> _Supplied entries_:
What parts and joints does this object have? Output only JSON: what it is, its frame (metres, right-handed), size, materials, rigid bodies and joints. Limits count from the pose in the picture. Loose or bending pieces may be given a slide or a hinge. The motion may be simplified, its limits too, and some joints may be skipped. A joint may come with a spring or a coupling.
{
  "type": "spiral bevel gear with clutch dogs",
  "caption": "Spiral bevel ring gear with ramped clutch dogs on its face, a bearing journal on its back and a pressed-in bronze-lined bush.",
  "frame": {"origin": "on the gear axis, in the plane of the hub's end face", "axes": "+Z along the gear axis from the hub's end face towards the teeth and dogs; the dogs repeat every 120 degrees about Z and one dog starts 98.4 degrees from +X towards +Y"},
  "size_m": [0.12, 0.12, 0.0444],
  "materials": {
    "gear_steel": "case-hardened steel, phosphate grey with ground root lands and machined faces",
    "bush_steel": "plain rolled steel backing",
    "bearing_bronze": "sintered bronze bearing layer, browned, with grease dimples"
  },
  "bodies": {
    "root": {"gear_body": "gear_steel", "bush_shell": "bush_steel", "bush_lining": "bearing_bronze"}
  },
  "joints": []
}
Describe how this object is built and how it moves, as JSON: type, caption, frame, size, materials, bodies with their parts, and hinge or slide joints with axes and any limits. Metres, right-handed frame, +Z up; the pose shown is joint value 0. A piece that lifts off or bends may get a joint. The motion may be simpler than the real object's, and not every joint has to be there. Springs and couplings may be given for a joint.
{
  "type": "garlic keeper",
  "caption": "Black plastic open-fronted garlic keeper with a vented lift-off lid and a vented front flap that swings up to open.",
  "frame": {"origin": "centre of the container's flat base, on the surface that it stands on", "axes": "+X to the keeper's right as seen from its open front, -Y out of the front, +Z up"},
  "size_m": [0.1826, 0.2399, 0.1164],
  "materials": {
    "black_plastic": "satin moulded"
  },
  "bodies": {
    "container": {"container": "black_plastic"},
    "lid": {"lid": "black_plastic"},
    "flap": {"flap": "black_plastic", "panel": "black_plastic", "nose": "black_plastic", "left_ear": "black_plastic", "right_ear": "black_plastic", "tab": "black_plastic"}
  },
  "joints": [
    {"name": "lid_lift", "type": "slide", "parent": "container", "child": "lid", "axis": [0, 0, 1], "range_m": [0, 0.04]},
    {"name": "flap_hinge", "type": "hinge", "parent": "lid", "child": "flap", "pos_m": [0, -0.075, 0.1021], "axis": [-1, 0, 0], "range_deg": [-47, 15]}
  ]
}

> _What is being asked_:
Can you restate every record above word for word?

> _Finished exercise_:
What parts and joints does this object have? Output only JSON: what it is, its frame (metres, right-handed), size, materials, rigid bodies and joints. Limits count from the pose in the picture. Loose or bending pieces may be given a slide or a hinge. The motion may be simplified, its limits too, and some joints may be skipped. A joint may come with a spring or a coupling.
{
  "type": "spiral bevel gear with clutch dogs",
  "caption": "Spiral bevel ring gear with ramped clutch dogs on its face, a bearing journal on its back and a pressed-in bronze-lined bush.",
  "frame": {"origin": "on the gear axis, in the plane of the hub's end face", "axes": "+Z along the gear axis from the hub's end face towards the teeth and dogs; the dogs repeat every 120 degrees about Z and one dog starts 98.4 degrees from +X towards +Y"},
  "size_m": [0.12, 0.12, 0.0444],
  "materials": {
    "gear_steel": "case-hardened steel, phosphate grey with ground root lands and machined faces",
    "bush_steel": "plain rolled steel backing",
    "bearing_bronze": "sintered bronze bearing layer, browned, with grease dimples"
  },
  "bodies": {
    "root": {"gear_body": "gear_steel", "bush_shell": "bush_steel", "bush_lining": "bearing_bronze"}
  },
  "joints": []
}
Describe how this object is built and how it moves, as JSON: type, caption, frame, size, materials, bodies with their parts, and hinge or slide joints with axes and any limits. Metres, right-handed frame, +Z up; the pose shown is joint value 0. A piece that lifts off or bends may get a joint. The motion may be simpler than the real object's, and not every joint has to be there. Springs and couplings may be given for a joint.
{
  "type": "garlic keeper",
  "caption": "Black plastic open-fronted garlic keeper with a vented lift-off lid and a vented front flap that swings up to open.",
  "frame": {"origin": "centre of the container's flat base, on the surface that it stands on", "axes": "+X to the keeper's right as seen from its open front, -Y out of the front, +Z up"},
  "size_m": [0.1826, 0.2399, 0.1164],
  "materials": {
    "black_plastic": "satin moulded"
  },
  "bodies": {
    "container": {"container": "black_plastic"},
    "lid": {"lid": "black_plastic"},
    "flap": {"flap": "black_plastic", "panel": "black_plastic", "nose": "black_plastic", "left_ear": "black_plastic", "right_ear": "black_plastic", "tab": "black_plastic"}
  },
  "joints": [
    {"name": "lid_lift", "type": "slide", "parent": "container", "child": "lid", "axis": [0, 0, 1], "range_m": [0, 0.04]},
    {"name": "flap_hinge", "type": "hinge", "parent": "lid", "child": "flap", "pos_m": [0, -0.075, 0.1021], "axis": [-1, 0, 0], "range_deg": [-47, 15]}
  ]
}